What is needed:
Emit the exact text of every line from the line with "Continue the three.js" to the line with "return whole", both ends included. No other output is expected.

3D code data:
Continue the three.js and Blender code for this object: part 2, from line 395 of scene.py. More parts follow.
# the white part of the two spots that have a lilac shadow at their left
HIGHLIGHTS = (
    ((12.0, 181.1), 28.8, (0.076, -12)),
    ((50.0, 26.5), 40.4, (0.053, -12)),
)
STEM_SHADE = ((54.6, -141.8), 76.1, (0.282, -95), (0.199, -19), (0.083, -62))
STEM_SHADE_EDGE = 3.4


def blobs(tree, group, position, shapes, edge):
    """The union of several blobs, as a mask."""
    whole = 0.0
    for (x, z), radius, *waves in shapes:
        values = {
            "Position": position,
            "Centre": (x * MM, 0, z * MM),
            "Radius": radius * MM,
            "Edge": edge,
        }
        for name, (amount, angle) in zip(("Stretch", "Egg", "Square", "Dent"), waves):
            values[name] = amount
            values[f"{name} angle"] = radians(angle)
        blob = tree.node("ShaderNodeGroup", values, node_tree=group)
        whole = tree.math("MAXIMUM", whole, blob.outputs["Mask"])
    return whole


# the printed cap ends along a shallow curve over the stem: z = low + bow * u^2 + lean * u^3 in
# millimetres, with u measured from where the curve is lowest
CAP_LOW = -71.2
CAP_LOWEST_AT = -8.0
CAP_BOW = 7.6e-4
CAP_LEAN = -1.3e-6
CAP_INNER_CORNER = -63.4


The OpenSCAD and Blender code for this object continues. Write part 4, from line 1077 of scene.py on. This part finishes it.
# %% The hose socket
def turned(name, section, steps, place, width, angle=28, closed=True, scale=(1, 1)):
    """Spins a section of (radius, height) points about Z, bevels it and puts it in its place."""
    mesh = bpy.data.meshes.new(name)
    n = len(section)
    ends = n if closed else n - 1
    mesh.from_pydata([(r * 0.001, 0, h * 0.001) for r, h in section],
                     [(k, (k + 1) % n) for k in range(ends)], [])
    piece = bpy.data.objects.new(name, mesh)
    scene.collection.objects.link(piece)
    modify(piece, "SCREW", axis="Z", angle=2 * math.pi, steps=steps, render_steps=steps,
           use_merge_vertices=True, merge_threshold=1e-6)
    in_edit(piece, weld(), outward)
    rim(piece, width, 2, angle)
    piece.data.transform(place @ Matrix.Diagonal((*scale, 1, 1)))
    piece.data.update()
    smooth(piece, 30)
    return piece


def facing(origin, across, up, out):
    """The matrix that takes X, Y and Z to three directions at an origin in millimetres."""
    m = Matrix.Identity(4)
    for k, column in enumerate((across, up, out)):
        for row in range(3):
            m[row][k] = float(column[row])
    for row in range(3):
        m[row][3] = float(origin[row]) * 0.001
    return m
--
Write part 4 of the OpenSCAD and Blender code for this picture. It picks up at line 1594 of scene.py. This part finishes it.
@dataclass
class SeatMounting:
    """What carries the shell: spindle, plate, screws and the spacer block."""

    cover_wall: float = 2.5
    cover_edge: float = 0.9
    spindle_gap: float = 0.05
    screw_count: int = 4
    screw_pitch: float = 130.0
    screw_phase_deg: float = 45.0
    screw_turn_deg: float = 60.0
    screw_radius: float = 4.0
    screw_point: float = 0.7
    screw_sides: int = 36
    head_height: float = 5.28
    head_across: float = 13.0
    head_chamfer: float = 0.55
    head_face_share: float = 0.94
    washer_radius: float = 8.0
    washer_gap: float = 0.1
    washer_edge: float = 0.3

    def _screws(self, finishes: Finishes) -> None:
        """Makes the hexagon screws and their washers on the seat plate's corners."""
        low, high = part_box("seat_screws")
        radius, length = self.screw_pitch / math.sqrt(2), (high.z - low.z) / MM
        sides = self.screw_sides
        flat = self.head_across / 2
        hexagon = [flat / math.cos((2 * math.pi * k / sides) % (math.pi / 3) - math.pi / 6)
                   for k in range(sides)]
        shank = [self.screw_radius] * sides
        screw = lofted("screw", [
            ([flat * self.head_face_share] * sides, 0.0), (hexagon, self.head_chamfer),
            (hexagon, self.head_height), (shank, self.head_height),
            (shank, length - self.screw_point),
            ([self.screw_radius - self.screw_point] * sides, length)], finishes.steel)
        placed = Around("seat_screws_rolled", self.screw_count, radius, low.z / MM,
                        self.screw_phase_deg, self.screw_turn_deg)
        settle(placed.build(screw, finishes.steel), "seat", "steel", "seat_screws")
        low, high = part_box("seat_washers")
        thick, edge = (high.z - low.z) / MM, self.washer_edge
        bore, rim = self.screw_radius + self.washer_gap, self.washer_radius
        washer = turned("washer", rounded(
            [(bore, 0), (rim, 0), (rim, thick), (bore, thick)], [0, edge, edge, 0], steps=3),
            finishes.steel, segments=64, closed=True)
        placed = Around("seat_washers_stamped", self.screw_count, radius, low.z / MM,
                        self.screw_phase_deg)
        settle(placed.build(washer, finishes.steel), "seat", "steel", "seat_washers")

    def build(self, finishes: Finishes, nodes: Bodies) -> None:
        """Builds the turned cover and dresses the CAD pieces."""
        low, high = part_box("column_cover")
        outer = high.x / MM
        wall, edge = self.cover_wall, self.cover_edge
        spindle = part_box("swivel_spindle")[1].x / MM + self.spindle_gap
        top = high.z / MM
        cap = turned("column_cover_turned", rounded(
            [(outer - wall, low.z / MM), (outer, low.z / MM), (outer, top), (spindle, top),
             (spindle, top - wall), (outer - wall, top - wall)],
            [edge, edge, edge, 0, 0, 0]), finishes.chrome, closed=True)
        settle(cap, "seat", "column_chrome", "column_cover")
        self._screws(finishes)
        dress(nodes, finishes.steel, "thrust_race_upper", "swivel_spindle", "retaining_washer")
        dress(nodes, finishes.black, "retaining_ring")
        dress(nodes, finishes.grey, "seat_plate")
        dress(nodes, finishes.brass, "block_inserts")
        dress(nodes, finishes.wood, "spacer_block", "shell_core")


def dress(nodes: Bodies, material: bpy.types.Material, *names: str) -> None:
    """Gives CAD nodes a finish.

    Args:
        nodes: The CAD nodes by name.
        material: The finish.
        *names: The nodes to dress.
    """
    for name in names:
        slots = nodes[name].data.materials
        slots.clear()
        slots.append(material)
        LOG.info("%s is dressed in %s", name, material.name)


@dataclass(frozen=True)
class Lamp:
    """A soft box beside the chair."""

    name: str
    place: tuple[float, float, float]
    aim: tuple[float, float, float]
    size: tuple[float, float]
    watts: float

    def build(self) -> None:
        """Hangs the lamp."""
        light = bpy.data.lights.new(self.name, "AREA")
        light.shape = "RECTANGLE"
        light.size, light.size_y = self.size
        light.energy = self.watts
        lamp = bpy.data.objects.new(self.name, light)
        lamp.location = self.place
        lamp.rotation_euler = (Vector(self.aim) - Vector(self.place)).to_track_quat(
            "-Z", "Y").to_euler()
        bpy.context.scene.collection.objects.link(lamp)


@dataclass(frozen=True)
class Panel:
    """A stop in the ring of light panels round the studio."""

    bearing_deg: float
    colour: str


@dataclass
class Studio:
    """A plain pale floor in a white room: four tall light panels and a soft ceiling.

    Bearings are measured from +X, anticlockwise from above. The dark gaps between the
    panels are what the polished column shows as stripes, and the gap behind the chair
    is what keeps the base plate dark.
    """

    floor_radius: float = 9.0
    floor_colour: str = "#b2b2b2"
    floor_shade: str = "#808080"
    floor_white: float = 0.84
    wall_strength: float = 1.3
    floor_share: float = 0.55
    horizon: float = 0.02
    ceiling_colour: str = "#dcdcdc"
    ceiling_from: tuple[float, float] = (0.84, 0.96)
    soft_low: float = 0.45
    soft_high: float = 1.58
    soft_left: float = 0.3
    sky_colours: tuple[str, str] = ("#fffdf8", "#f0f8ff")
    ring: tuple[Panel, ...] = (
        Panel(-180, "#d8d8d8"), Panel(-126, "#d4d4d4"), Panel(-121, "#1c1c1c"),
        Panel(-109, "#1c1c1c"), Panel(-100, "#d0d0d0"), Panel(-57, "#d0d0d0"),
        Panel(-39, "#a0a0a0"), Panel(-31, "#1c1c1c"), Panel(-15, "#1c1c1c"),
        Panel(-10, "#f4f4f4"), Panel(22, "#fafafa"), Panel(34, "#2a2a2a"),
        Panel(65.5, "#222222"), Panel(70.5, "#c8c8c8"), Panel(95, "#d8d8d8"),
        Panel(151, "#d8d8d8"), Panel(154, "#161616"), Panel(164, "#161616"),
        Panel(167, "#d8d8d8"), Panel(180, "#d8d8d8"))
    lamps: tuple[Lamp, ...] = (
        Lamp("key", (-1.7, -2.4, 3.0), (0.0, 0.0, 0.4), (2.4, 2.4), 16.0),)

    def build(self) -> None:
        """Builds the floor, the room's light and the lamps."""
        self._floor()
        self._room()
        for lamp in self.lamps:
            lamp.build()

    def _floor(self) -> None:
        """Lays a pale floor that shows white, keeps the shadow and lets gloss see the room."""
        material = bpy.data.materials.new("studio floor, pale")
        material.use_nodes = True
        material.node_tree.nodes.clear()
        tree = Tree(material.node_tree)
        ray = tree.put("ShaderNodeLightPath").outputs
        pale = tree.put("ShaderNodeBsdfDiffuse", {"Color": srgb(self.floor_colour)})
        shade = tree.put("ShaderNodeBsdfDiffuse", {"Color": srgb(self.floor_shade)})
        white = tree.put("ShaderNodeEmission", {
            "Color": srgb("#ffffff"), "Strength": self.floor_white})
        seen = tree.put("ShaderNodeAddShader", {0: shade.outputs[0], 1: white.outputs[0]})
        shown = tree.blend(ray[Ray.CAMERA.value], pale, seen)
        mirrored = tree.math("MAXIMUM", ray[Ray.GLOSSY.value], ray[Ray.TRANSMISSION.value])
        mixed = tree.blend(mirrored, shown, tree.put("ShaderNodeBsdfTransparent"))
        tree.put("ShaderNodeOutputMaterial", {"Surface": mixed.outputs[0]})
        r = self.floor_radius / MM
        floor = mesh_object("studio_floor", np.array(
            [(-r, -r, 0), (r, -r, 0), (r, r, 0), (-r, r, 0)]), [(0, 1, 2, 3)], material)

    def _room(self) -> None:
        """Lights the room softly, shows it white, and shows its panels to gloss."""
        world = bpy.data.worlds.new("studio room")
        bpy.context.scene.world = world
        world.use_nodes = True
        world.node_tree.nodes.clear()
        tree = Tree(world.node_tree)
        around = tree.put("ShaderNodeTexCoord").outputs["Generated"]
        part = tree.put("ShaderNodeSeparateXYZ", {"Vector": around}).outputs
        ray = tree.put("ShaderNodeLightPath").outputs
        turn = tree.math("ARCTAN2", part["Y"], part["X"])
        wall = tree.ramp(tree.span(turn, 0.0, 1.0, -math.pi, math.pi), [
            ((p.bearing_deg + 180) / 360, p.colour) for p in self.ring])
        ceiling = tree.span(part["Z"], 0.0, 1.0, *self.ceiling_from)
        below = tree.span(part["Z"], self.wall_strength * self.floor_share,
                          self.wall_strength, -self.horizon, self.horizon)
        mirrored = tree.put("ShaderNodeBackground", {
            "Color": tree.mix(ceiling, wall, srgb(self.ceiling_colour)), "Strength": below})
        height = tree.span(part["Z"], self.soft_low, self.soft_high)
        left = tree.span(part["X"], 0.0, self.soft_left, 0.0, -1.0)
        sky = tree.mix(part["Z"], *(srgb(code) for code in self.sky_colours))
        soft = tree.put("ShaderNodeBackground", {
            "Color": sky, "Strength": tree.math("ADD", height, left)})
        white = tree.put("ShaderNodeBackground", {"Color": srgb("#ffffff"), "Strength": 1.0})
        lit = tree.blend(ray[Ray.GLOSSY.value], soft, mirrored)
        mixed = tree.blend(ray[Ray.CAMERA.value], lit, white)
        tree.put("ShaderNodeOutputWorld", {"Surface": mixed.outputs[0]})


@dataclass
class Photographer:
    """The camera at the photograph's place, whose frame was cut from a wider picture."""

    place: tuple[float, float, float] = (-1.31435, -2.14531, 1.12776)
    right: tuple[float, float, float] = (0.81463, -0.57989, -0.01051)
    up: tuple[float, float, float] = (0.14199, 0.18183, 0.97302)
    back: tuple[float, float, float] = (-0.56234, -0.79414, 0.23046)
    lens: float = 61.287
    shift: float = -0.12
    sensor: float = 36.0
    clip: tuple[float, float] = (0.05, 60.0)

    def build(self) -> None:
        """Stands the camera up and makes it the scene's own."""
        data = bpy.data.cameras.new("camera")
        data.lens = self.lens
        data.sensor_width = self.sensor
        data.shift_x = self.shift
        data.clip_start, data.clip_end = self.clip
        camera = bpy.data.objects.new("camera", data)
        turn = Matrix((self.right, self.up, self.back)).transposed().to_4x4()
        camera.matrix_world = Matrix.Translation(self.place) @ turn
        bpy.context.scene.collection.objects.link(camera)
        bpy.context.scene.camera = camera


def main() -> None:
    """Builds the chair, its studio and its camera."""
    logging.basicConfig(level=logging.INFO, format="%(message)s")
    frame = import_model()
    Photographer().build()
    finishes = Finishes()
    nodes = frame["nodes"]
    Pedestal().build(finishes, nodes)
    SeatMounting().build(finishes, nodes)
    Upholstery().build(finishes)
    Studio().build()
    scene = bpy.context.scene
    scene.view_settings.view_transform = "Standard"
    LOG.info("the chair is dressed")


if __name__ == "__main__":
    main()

Problem solution:
Continue the three.js and Blender code for this object: part 2, from line 395 of scene.py. More parts follow.
# the white part of the two spots that have a lilac shadow at their left
HIGHLIGHTS = (
    ((12.0, 181.1), 28.8, (0.076, -12)),
    ((50.0, 26.5), 40.4, (0.053, -12)),
)
STEM_SHADE = ((54.6, -141.8), 76.1, (0.282, -95), (0.199, -19), (0.083, -62))
STEM_SHADE_EDGE = 3.4


def blobs(tree, group, position, shapes, edge):
    """The union of several blobs, as a mask."""
    whole = 0.0
    for (x, z), radius, *waves in shapes:
        values = {
            "Position": position,
            "Centre": (x * MM, 0, z * MM),
            "Radius": radius * MM,
            "Edge": edge,
        }
        for name, (amount, angle) in zip(("Stretch", "Egg", "Square", "Dent"), waves):
            values[name] = amount
            values[f"{name} angle"] = radians(angle)
        blob = tree.node("ShaderNodeGroup", values, node_tree=group)
        whole = tree.math("MAXIMUM", whole, blob.outputs["Mask"])
    return whole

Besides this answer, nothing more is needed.